At an organisational level, the findings of our study suggest there is a strong appetite and need for embedded sport psychology provision for youth tennis environments. Given that many RPDCs remain without the funding needed to embed SPP support, we encourage the LTA national governing body to reflect on the current lack of funded psychological provision across the British youth tennis system, its duty of care to young players, and consider whether it adequately supports PACs in coping with the psychosocial demands of the sport. By integrating developmentally relevant content to athletes, mediums such as on-court training, scenario-based examples, analogies, metaphors, visual aids and tangible, gamified accessories represent contexts and strategies that seem to best attract and influence athletes towards desired psychosocial development (Foster et al., 2016; Visek et al., 2015). We hope that this study offers a blueprint of processes and ideas for both organisations and sport psychology practitioners to effectively work with young athletes and their support teams in tennis and beyond (Thrower et al., 2024).
In conclusion, implementing the 5Cs framework through a multimodal psychosocial development programme within competitive youth tennis was perceived as impactful in developing tennis-relevant psychosocial characteristics and behaviours.
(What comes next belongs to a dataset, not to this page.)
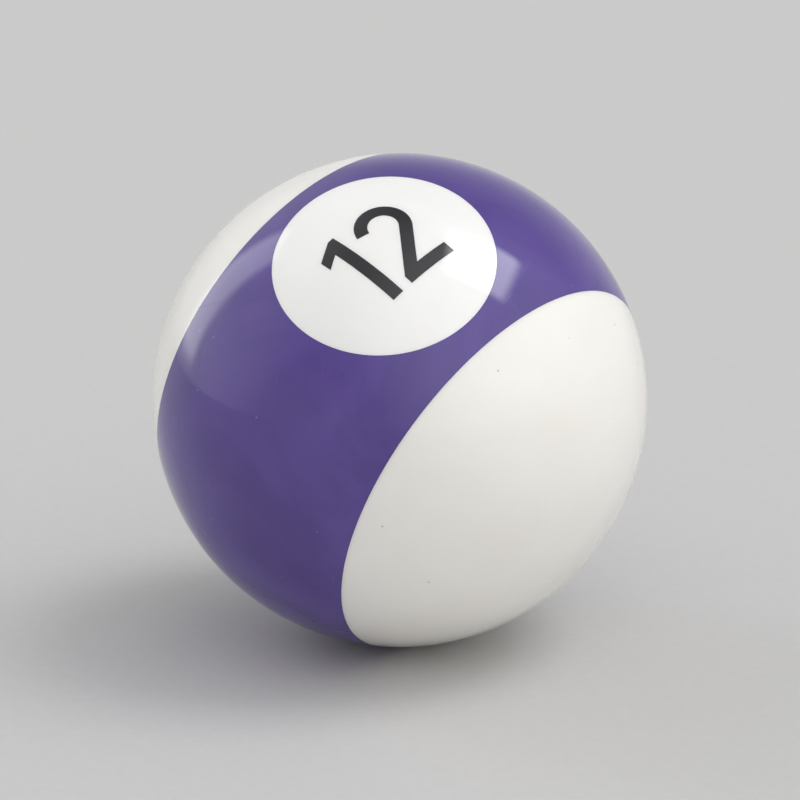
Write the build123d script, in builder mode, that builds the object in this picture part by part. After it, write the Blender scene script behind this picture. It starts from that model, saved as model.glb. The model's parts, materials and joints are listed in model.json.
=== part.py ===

The utility of the framework was underpinned by the degree to which it offered tennis-specific, individualised support; engaged coaches, parents and players in collaboration; and was able to evidence improvements through accessible and innovative strategies. We encourage researchers and practitioners to extend these findings, and organisations to employ SPPs in youth sport environments to ensure that a child’s psychosocial development is appropriately cared for.